**Do this**
Each line should be copied exactly.

**Recorded data**
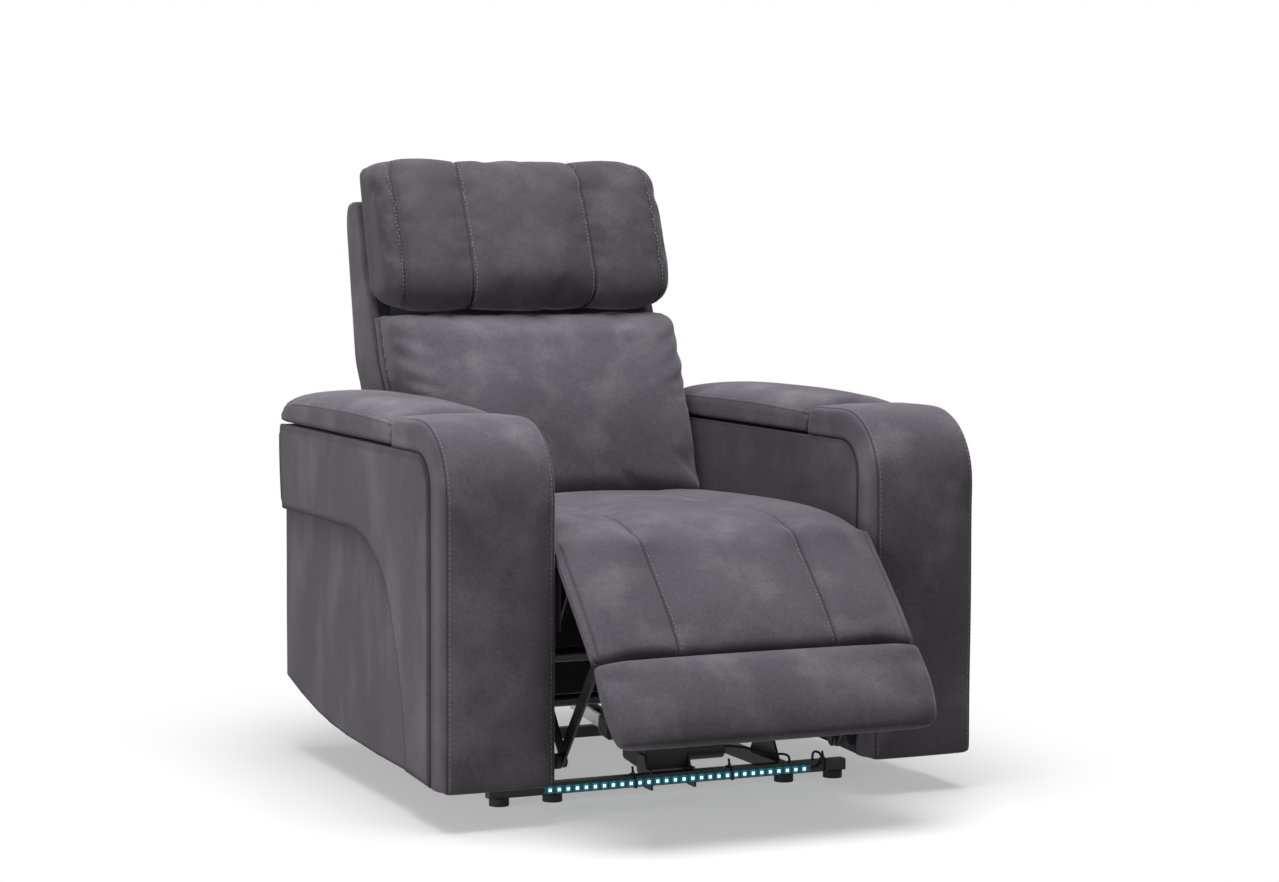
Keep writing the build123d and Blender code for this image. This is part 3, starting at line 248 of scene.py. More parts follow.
suede = {"dark": (0.074, 0.064, 0.077), "mid": (0.104, 0.093, 0.108), "light": (0.185, 0.172, 0.188),
         "shadow": (0.012, 0.009, 0.013), "cloudScale": 4.5, "smudgeScale": 11.0, "mottleScale": 150.0,
         "grainScale": 640.0, "specular": 0.3, "sheen": 0.25, "sheenRoughness": 0.4,
         "sheenTint": (0.82, 0.78, 0.86, 1), "holePitch": 0.0056, "holesFrom": 0.1295, "holesTo": 0.2545,
         "holesFade": 0.002, "holeShade": 0.55}


def makeHoles(tree, x, z):
    # rows of fine punched holes, in every second gap of a lattice, on the two outer panels; 0 in a hole
    turn = 2 * math.pi / suede["holePitch"]
    rows, columns = (worked(tree, "SINE", worked(tree, "MULTIPLY", spot, turn)) for spot in (x, z))
    far = worked(tree, "ABSOLUTE", x)
    first, last, fade = (suede[key] for key in ("holesFrom", "holesTo", "holesFade"))
    outer = worked(tree, "MULTIPLY", ranged(tree, far, first, first + fade),
                   ranged(tree, far, last, last + fade, 1.0, 0.0))
    lattice = ranged(tree, worked(tree, "MULTIPLY", rows, columns), 0.35, 0.75)
    return ranged(tree, worked(tree, "MULTIPLY", lattice, outer), 0.0, 1.0, 1.0, 0.0)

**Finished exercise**
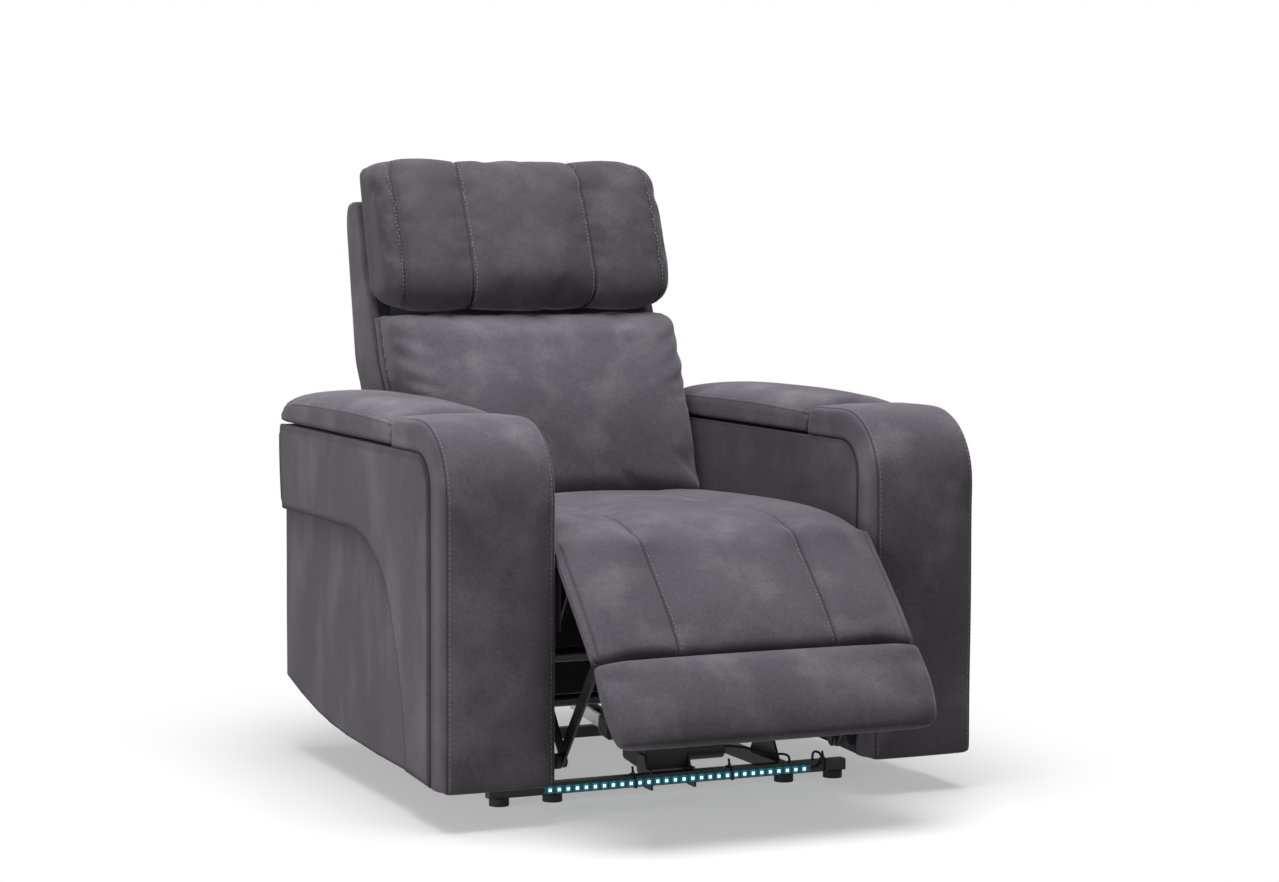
Keep writing the build123d and Blender code for this image. This is part 3, starting at line 248 of scene.py. More parts follow.
suede = {"dark": (0.074, 0.064, 0.077), "mid": (0.104, 0.093, 0.108), "light": (0.185, 0.172, 0.188),
         "shadow": (0.012, 0.009, 0.013), "cloudScale": 4.5, "smudgeScale": 11.0, "mottleScale": 150.0,
         "grainScale": 640.0, "specular": 0.3, "sheen": 0.25, "sheenRoughness": 0.4,
         "sheenTint": (0.82, 0.78, 0.86, 1), "holePitch": 0.0056, "holesFrom": 0.1295, "holesTo": 0.2545,
         "holesFade": 0.002, "holeShade": 0.55}


def makeHoles(tree, x, z):
    # rows of fine punched holes, in every second gap of a lattice, on the two outer panels; 0 in a hole
    turn = 2 * math.pi / suede["holePitch"]
    rows, columns = (worked(tree, "SINE", worked(tree, "MULTIPLY", spot, turn)) for spot in (x, z))
    far = worked(tree, "ABSOLUTE", x)
    first, last, fade = (suede[key] for key in ("holesFrom", "holesTo", "holesFade"))
    outer = worked(tree, "MULTIPLY", ranged(tree, far, first, first + fade),
                   ranged(tree, far, last, last + fade, 1.0, 0.0))
    lattice = ranged(tree, worked(tree, "MULTIPLY", rows, columns), 0.35, 0.75)
    return ranged(tree, worked(tree, "MULTIPLY", lattice, outer), 0.0, 1.0, 1.0, 0.0)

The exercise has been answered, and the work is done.